Quick, easy, and delicious! I'm gluten free and so excited to find a corn bread this good (tender and fluffy) with no wheat flour in it. I used cornflour and added some frozen corn for texture. Definite keeper.
This is the best cornbread that I have ever had, hands down. It was perfect! I used white cornmeal and it wasn't too dry, not too moist. Definitely not sweet, like most of us Southerners prefer. Even my boyfriend, that doesn't care for cornbread, said it was good. Very very pleased with this recipe.
Dauphin Island, AL
This is delicious. I followed the recipe exactly and it turned out very well - moist but not too much butter. The essentials for success are to use a cast iron frying pan, to brown the butter, to use very fine cornmeal (as you would for polenta) and to make sure your oven is fully pre-heated before you start.
Made as written. Extremely bland and not worth eating. There are much better recipes for relatively unsweetened cornbread!
I played around with the recipe a bit. Used coarse cornmeal and ran half a cup of it through my spice mill to give a fine/gritty texture. Used maple syrup in lieu of sugar. 1 cup of buttermilk and 3/4 cup of yogurt. YUM!!! The only reason I didn't give it 4 forks is that it's too much butter. I would cut back 1-2 Tbls. I like buttery, but found it too greasy. Put it on parchment paper between the bread and the plate. But the technique is terrific and cooking it in an iron cast skillet is THE way to get the edges crispy and evenly baked.
I made this for a friend with a gluten allergy, and it was a huge success! I used 1/2 cup of buttermilk and milk and plain fat free yogurt for the rest, and used maple syrup instead of sugar. It turned out of the pan beautifully after about 15 minutes and was so easy to make. I served it for breakfast with Strawberry Syrup (Bon Appetit, June 2007) and the recipe was requested by all.
I thought this was an excellent recipe for homemade cornbread. It tasted like my grandma's that she always used to make. In the past, I've only made Jiffy boxed cornbread which always comes out so crumbly & dry. This recipe was plenty moist. My guests loved it! I served it alongside grilled salmon & a lettuce salad.
The bread turned out quite well, but I had to remove it from the oven after only 20 minutes,as it was already quite brown on the bottom and along the edges. I also added one cob of fresh corn kernels for some added texture and interest. I used stone ground corn meal, but next time would use a mixture of fine corn flour and corn meal for a softer consistency.
I've used my cast iron for baking traditional cornbread with wheat flour and more sugar very successfully in the past. This recipe turned out greasy cornbread that stuck more than usual in the skillet. I used coarse cornmeal, which made the bread chewy in an unpleasant way.

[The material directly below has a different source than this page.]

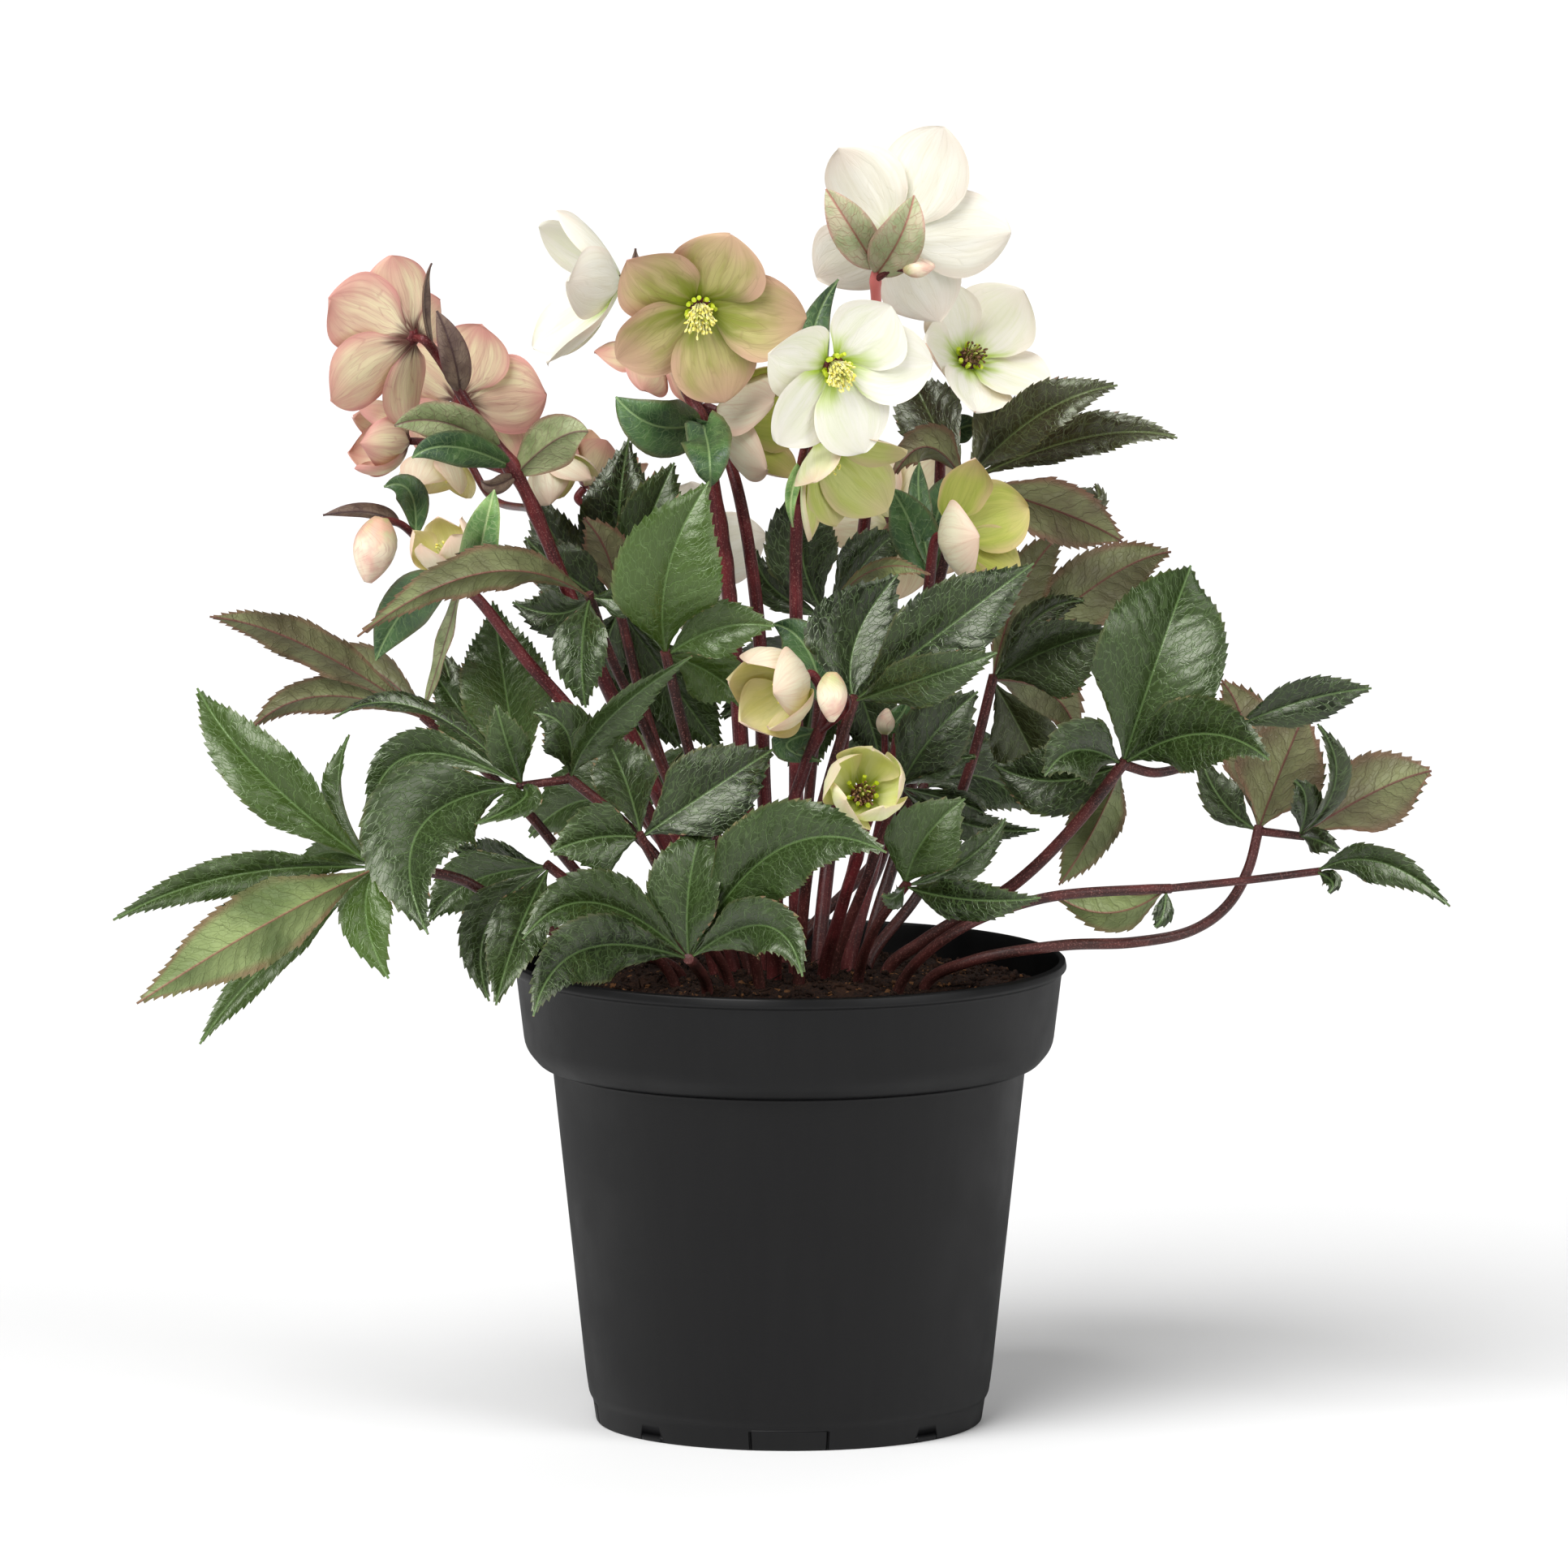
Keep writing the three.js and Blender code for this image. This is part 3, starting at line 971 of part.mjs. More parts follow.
        path: [[1056, 1044, -56], [1092, 950, -20], [1093, 900, -12]], radius: 1.4,
        bud: [[0.1, -0.1, 1], 11, 4.4],
      },
    ],
    bracts: [[[1093, 912, -3], [1112, 880, -12], [1122, 862, -12], 9, 0, 12]],
  },
];

// The point of a set of paths that lies nearest, so that forks and bracts start inside the stem.
function nearestOn(paths, point) {
  let best = point;
  let gap = Infinity;
  for (const path of paths) {
    for (const candidate of new THREE.CatmullRomCurve3(path, false, "centripetal").getPoints(60)) {
      const distance = candidate.distanceTo(point);
      if (distance < gap) [best, gap] = [candidate, distance];
    }
  }
  return best;
}

function makeFlowerStem({ foot, radius, path, to, forks = [], bracts = [] }) {
  const main = [...path.map(place), ...pedicelEnd(blooms[to])];
  const paths = [main];
  const parts = [planted(foot, main, radius, 1.7, 5)];
  for (const fork of forks) {
    const way = fork.path.map(place);
    way[0] = nearestOn([main], way[0]);
    if (fork.to) way.push(...pedicelEnd(blooms[fork.to]));
    paths.push(way);
    parts.push(tube(way, fork.radius * 1.1, fork.radius));
    if (fork.bud) {
      const [face, length, swell] = fork.bud;
      parts.push(bud(way[way.length - 1].clone(), face, length, swell));
    }
  }
  for (const [base, middle, tip, width, roll, fold] of bracts) {
    const start = nearestOn(paths, place(base));
    parts.push(leaflet(start, place(middle), place(tip), width, roll, fold, 3, false));
  }
  return Manifold.union(parts);
}

// ---- Assembly ---------------------------------------------------------------------------------------
addNode("pot", makePot(), { color: "#232325", roughness: 0.5 });

for (const stem of flowerStems) {
  addNode(stem.name, makeFlowerStem(stem), { color: "#6b2c30", roughness: 0.5 });
}

for (const [name, bloom] of Object.entries(blooms)) {
  const seat = place(bloom.seat);
  addNode(name, calyx(seat, bloom), { color: bloom.color, roughness: 0.55 });
  if (bloom.stamens === "own") {
    addNode(`${name}_boss`, boss(seat, bloom), { color: "#d9cf4a", roughness: 0.6 });
  }
}

for (const leaf of leaves) {
  addNode(leaf.name, makeLeaf(leaf), { color: leaf.color, roughness: 0.4 });
}

addNode("compost", makeCompost().subtract(Manifold.union(sleeves)), { color: "#24140d", roughness: 0.95 });

export default root;
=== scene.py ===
"""A hellebore in a grower's pot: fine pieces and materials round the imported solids."""

import json
import math

import bpy
import numpy as np
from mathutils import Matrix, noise


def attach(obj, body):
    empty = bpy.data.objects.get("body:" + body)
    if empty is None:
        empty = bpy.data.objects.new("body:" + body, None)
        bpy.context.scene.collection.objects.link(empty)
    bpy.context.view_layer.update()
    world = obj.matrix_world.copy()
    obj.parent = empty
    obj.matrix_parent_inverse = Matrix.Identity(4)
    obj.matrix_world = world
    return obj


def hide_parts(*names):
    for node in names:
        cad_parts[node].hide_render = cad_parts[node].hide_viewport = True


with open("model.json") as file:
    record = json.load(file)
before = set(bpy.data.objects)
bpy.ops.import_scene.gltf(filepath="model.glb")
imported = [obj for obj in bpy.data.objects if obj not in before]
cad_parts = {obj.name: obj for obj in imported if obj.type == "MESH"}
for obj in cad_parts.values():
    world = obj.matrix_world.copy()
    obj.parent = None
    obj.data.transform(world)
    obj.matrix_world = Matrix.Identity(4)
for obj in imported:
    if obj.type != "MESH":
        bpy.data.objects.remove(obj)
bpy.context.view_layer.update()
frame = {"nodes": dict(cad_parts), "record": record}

scene = bpy.context.scene


# ---- Pot --------------------------------------------------------------------------------------------
# A grower's pot, injection-moulded in one piece from black polypropylene. It stands on a foot ring that is
# cut by drainage channels. The part shows satin flanks and a rolled rim.
MM = 0.001
RIM_RADIUS = 113
POT_HEIGHT = 190
BODY_TOP = 146  # where the body meets the collar
COLLAR_TOP_RADIUS = 111
COLLAR_FOOT_RADIUS = 107.3
BODY_TOP_RADIUS = 96.2
BODY_FOOT_RADIUS = 82.8
WALL = 1.8
FOOT_RING_RADIUS = 80
FOOT_RING_HEIGHT = 9.5
FOOT_RING_WIDTH = 16
CHANNEL_HEIGHT = 8
CHANNEL_HALVES = (19.7, 6.8)  # half its width outside and inside
NOTCH_HALF = 5
NOTCH_HEIGHT = 3.3
HOLE_RADIUS = 5
HOLE_RING = 44  # how far the drain holes are from the axis
POT_SIDES = 208
POT_CREASE = 35  # degrees; sharper edges are shaded as edges


def colour(code):
    """The linear RGBA of an sRGB hex code."""
    channels = [int(code[i:i + 2], 16) / 255 for i in (1, 3, 5)]
    return [c / 12.92 if c < 0.0405 else ((c + 0.055) / 1.055) ** 2.4 for c in channels] + [1.0]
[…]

I thought it tasted a bit too eggy as well.
Pretty good cornbread for stuffing, and I would use it as a topping. I'm not sure you really need 1/4 cup of butter, could probably cut that down a little, but defintely will use again.
Unusual and delicious! I used superfine cornmeal (probably not stone-ground) so it the bread was very soft, very moist, and fairly dense. Not sweet at all. I'm always looking for new ways to use my cast-iron skillet, and this technique will surely become a new standard: the browned butter deepened the flavor of the cornbread, and the hot pan ensured a perfectly crisp crust.
Loved it... I added some Jalapeno Havarti Cheese and that sent it over the top.. had it at a guys BBQ night and it was a huge hit.